◆ **Goal of the exercise**
Copy out all of the data below with no alterations.

◆ **Data shown**
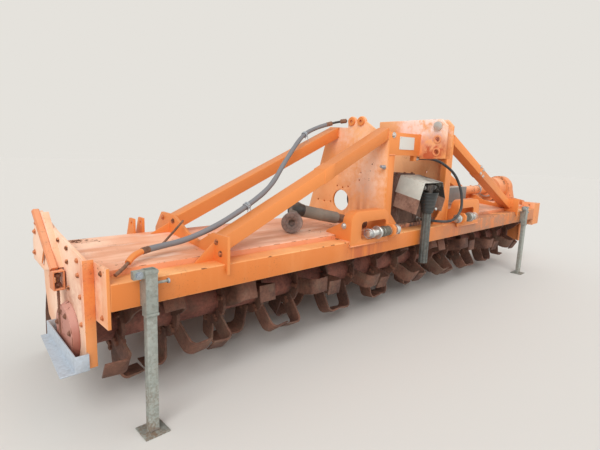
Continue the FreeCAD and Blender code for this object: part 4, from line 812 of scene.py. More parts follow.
@dataclass
class MainFrame:
    """Front beam, its caps, the headstock and the mast."""

    cap_x: float = 2.042
    post_x: float = 0.395
    mast_x: float = 0.046
    front: float = FACE + 0.055
    plate_low: Point = (-0.281, FACE + 0.052, 1.093)
    plate_high: Point = (-0.122, FACE + 0.055, 1.17)
    lug_eyes: tuple[float, float] = (FACE + 0.266, FACE + 0.34)
    eye_height: float = 1.256
    mast_holes: tuple[float, float] = (1.087, 1.164)

    def build(self) -> None:
        """Ease the CAD shapes and add bolts, welds and the blank plate."""
        eased(Finish.BEAM, "front_beam", ease=0.004)
        eased(Finish.END, "beam_caps")
        eased(Finish.HEAD, "headstock_plate_left", "headstock_plate_right", "mast_plate_left", "mast_plate_right")
        eased(Finish.ORANGE, "headstock_posts", "headstock_crosshead", ease=0.003)
        eased(Finish.PIN, "top_link_pin")
        for (side, word), heights in zip(SIDES, ((0.455, 0.617), (0.617,))):
            spots = [(side * self.cap_x, FACE + 0.05, z) for z in heights]
            bolts(f"cap_bolts_{word}", spots, (side, 0, 0), 0.008, Finish.PAINTED_BOLT)
        bolts("crosshead_bolt", [(x, self.front, 1.176) for x in (-0.345, 0.345)], FORWARD, 0.013, Finish.PIN)
        self.plate()
        self.bosses()
        self.welds()

    def plate(self) -> None:
        """Blank plate on the crosshead with its four rivets."""
        Surface().block(self.plate_low, self.plate_high, 0.0007).piece("blank_plate", Finish.PLATE)
        rivets = [(x, self.plate_low[1], z) for x in (-0.275, -0.128) for z in (1.099, 1.164)]
        dome = [(0.0, 0.004), (0.0012, 0.0032), (0.002, 0.0)]
        Surface().turned(dome, rivets, FORWARD, 12).piece("plate_rivets", Finish.PIN)

    def bosses(self) -> None:
        """Rings welded round the eyes of the lugs and the holes of the mast, and a pin in the left post."""
        rings, hubs = Surface(), Surface()
        for side, _ in SIDES:
            for x, way in ((self.post_x, side), (0.38, -side)):
                eyes = [(side * x, y, self.eye_height) for y in self.lug_eyes]
                rings.turned(flat_ring(0.0095, 0.026, 0.01), eyes, (way, 0, 0), 28)
            holes = [(side * self.mast_x, FACE - 0.062, z) for z in self.mast_holes]
            hubs.turned(flat_ring(0.0165, 0.026, 0.004), holes, (side, 0, 0), 28)
        rings.piece("lug_bosses", Finish.ORANGE, smooth=40.0)
        hubs.piece("mast_bosses", Finish.ORANGE_WORN, smooth=40.0)
        peg = [(0.0, 0.013), (0.01, 0.013), (0.01, 0.009), (0.052, 0.009), (0.055, 0.007)]
        place = (-self.post_x, FACE + 0.072, 0.985)
        Surface().turned(peg, place, (-1, -0.25, 0.1), 16).piece("post_peg", Finish.ZINC)

    def welds(self) -> None:
        """Run beads where posts, crosshead and mast meet."""
        line = Surface()
        for side, _ in SIDES:
            post, mast, foot = side * self.post_x, side * self.mast_x, side * 0.318
            line.bead([(side * 0.38, self.front, 1.058), (foot, self.front, 1.058)])
            line.bead([(mast, self.front, 1.06), (mast, self.front, 1.19)])
            line.bead([(mast, FACE + 0.06, 1.193), (mast, FACE + 0.23, 1.193)])
            line.bead([(post, self.front, 0.587), (foot, self.front, 0.587)], 0.005)
            line.bead([(post, FACE + 0.1, 0.611), (post, FACE + 0.52, 0.648)], 0.005)
        line.piece("frame_welds", Finish.ORANGE_WORN)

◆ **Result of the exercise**
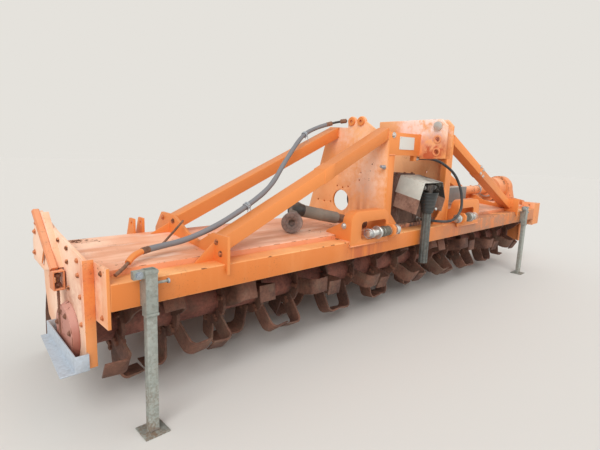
Continue the FreeCAD and Blender code for this object: part 4, from line 812 of scene.py. More parts follow.
@dataclass
class MainFrame:
    """Front beam, its caps, the headstock and the mast."""

    cap_x: float = 2.042
    post_x: float = 0.395
    mast_x: float = 0.046
    front: float = FACE + 0.055
    plate_low: Point = (-0.281, FACE + 0.052, 1.093)
    plate_high: Point = (-0.122, FACE + 0.055, 1.17)
    lug_eyes: tuple[float, float] = (FACE + 0.266, FACE + 0.34)
    eye_height: float = 1.256
    mast_holes: tuple[float, float] = (1.087, 1.164)

    def build(self) -> None:
        """Ease the CAD shapes and add bolts, welds and the blank plate."""
        eased(Finish.BEAM, "front_beam", ease=0.004)
        eased(Finish.END, "beam_caps")
        eased(Finish.HEAD, "headstock_plate_left", "headstock_plate_right", "mast_plate_left", "mast_plate_right")
        eased(Finish.ORANGE, "headstock_posts", "headstock_crosshead", ease=0.003)
        eased(Finish.PIN, "top_link_pin")
        for (side, word), heights in zip(SIDES, ((0.455, 0.617), (0.617,))):
            spots = [(side * self.cap_x, FACE + 0.05, z) for z in heights]
            bolts(f"cap_bolts_{word}", spots, (side, 0, 0), 0.008, Finish.PAINTED_BOLT)
        bolts("crosshead_bolt", [(x, self.front, 1.176) for x in (-0.345, 0.345)], FORWARD, 0.013, Finish.PIN)
        self.plate()
        self.bosses()
        self.welds()

    def plate(self) -> None:
        """Blank plate on the crosshead with its four rivets."""
        Surface().block(self.plate_low, self.plate_high, 0.0007).piece("blank_plate", Finish.PLATE)
        rivets = [(x, self.plate_low[1], z) for x in (-0.275, -0.128) for z in (1.099, 1.164)]
        dome = [(0.0, 0.004), (0.0012, 0.0032), (0.002, 0.0)]
        Surface().turned(dome, rivets, FORWARD, 12).piece("plate_rivets", Finish.PIN)

    def bosses(self) -> None:
        """Rings welded round the eyes of the lugs and the holes of the mast, and a pin in the left post."""
        rings, hubs = Surface(), Surface()
        for side, _ in SIDES:
            for x, way in ((self.post_x, side), (0.38, -side)):
                eyes = [(side * x, y, self.eye_height) for y in self.lug_eyes]
                rings.turned(flat_ring(0.0095, 0.026, 0.01), eyes, (way, 0, 0), 28)
            holes = [(side * self.mast_x, FACE - 0.062, z) for z in self.mast_holes]
            hubs.turned(flat_ring(0.0165, 0.026, 0.004), holes, (side, 0, 0), 28)
        rings.piece("lug_bosses", Finish.ORANGE, smooth=40.0)
        hubs.piece("mast_bosses", Finish.ORANGE_WORN, smooth=40.0)
        peg = [(0.0, 0.013), (0.01, 0.013), (0.01, 0.009), (0.052, 0.009), (0.055, 0.007)]
        place = (-self.post_x, FACE + 0.072, 0.985)
        Surface().turned(peg, place, (-1, -0.25, 0.1), 16).piece("post_peg", Finish.ZINC)

    def welds(self) -> None:
        """Run beads where posts, crosshead and mast meet."""
        line = Surface()
        for side, _ in SIDES:
            post, mast, foot = side * self.post_x, side * self.mast_x, side * 0.318
            line.bead([(side * 0.38, self.front, 1.058), (foot, self.front, 1.058)])
            line.bead([(mast, self.front, 1.06), (mast, self.front, 1.19)])
            line.bead([(mast, FACE + 0.06, 1.193), (mast, FACE + 0.23, 1.193)])
            line.bead([(post, self.front, 0.587), (foot, self.front, 0.587)], 0.005)
            line.bead([(post, FACE + 0.1, 0.611), (post, FACE + 0.52, 0.648)], 0.005)
        line.piece("frame_welds", Finish.ORANGE_WORN)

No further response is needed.